La performance d’un traitement insonorisant se traduit par un coefficient d’absorption, qui est défini théoriquement entre une valeur de 0 (matériau non absorbant) et une valeur de 1 (matériau parfaitement absorbant). Peu précise à plusieurs égards, la mesure de ce coefficient est uniquement réalisée en laboratoire. Elle est caractérisée par la grande variabilité des résultats entre les laboratoires de test et les valeurs d’absorption obtenues atteignent souvent des valeurs non physiques en pratique (supérieures à 1). Pourtant, ces valeurs servent actuellement à choisir des matériaux pour des traitements absorbants, ou pour réaliser des calculs prévisionnels de bruit (pour lesquels la principale source d’erreur reste la connaissance précise de ces coefficients).

Sur la base d’une première preuve de concept, la présente étude propose une méthode de caractérisation robuste et fiable des traitements absorbants en laboratoire et évalue son applicabilité sur le terrain, afin de pouvoir mesurer les performances réelles des matériaux après leur installation. L’approche proposée repose sur la mesure de la propagation acoustique entre une source mobile (formant une « antenne » virtuelle) et un doublet microphonique fixe à faible distance d’un échantillon du matériau testé. Dans une étape de post-traitement ultérieure, ces données sont utilisées pour obtenir le coefficient d’absorption dans des conditions de champ acoustique diffus.

Un choix de cinq matériaux typiques a tout d’abord été effectué en concertation avec le comité de suivi de cette étude. Ces matériaux ont ensuite été testés selon les méthodes normatives actuelles, soit celles de la chambre réverbérante et du tube d’impédance. Les paramètres physiques intrinsèques pertinents de chaque matériau ont également été mesurés afin de pouvoir modéliser leur absorption acoustique (paramètres dits de Johnson-Champoux-Allard, soit la résistivité au passage de l’air, la tortuosité, la porosité, la longueur caractéristique thermique et la longueur caractéristique visqueuse).
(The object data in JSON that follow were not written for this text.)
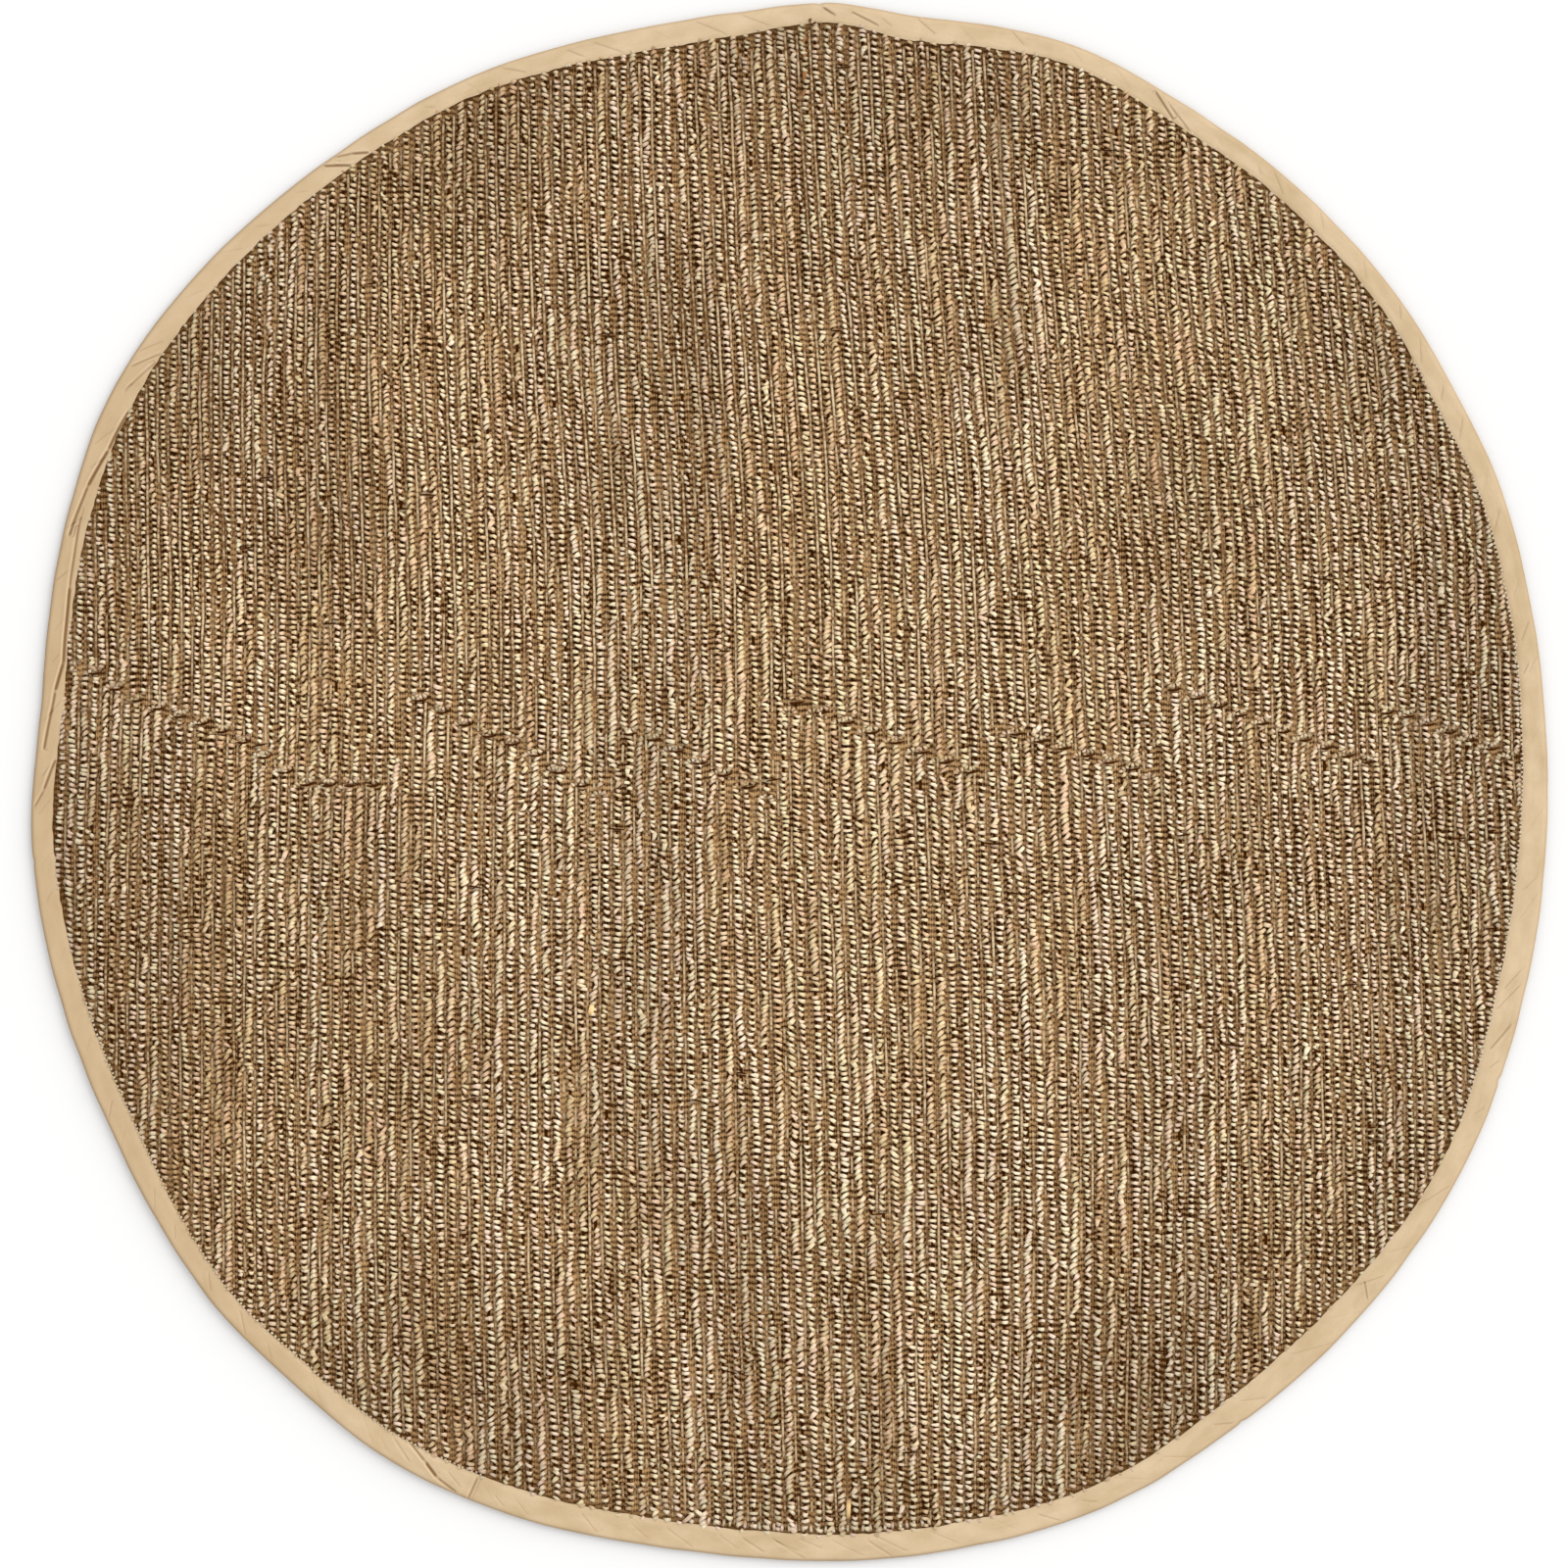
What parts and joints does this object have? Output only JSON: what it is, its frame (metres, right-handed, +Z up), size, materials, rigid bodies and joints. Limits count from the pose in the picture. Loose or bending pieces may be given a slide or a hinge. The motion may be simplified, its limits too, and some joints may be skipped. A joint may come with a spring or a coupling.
{
  "type": "round jute rug",
  "caption": "Round flat floor rug of looped jute yarn in straight rows, its uneven edge bound with a folded cotton tape.",
  "frame": {"origin": "on the floor, under the middle of the rug's outline", "axes": "+Z up from the floor; +Y along the rows of loops, which is also the rug's slightly longer way; +X across the rows"},
  "size_m": [1.4686, 1.5088, 0.01],
  "materials": {
    "jute": "matte natural jute, looped rows",
    "cotton_tape": "matte plain-weave cotton"
  },
  "bodies": {
    "root": {"jute_field": "jute", "cotton_binding": "cotton_tape"}
  },
  "joints": []
}
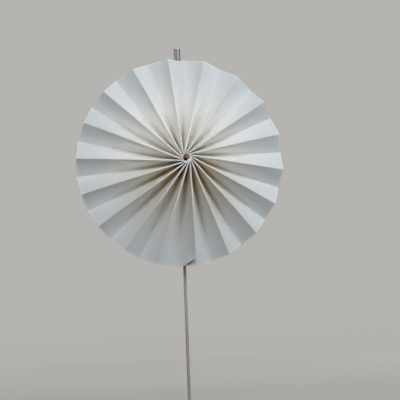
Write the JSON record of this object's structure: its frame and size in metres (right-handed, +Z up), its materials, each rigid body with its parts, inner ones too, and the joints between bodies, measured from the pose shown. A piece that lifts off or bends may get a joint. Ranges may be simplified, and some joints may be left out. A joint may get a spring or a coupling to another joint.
{
  "type": "paper christmas tree topper",
  "caption": "Pleated paper rosette for the top of a Christmas tree, with a drinking straw glued across its back and a bamboo skewer in the straw as its stem.",
  "frame": {"origin": "centre of the skewer's square-cut lower end, where the topper is pushed or tied to the tree", "axes": "+Z up along the skewer, the rosette's front looks along -Y, +X to the right seen from the front"},
  "size_m": [0.2045, 0.0303, 0.37],
  "materials": {
    "card": "matt off-white card",
    "straw": "clear thin polypropylene, slightly cloudy",
    "bamboo": "bare bamboo, weathered greyish",
    "glue": "hot-melt glue, cloudy amber"
  },
  "bodies": {
    "root": {"rosette_strip_1": "card", "rosette_strip_2": "card", "rosette_strip_3": "card", "straw_sleeve": "straw", "bamboo_skewer": "bamboo", "hub_glue": "glue", "sleeve_glue": "glue"}
  },
  "joints": []
}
Le résultat de cette modélisation a ensuite été utilisé comme solution de référence pour la valeur du coefficient d’absorption. La valeur obtenue par l’approche proposée a été comparée à cette solution de référence. Par ailleurs, des simulations par éléments finis ont permis de proposer une configuration optimale pour la dimension du matériau testé, la géométrie de l’antenne de sources et celle du doublet microphonique.

Les résultats obtenus en laboratoire (dans une chambre anéchoïque) et hors laboratoire (dans deux locaux ordinaires, en présence de réverbération et de bruit de fond) confirment le potentiel de l’approche à mesurer une absorption réaliste des divers matériaux testés, généralement en conformité avec les valeurs obtenues par simulation numérique. L’approche résulte par contre en une valeur d’absorption parfois erronée dans le domaine des basses fréquences, en raison du modèle de propagation utilisé à l’étape de post-traitement des mesures. Une piste d’amélioration de ce modèle est proposée et partiellement étudiée.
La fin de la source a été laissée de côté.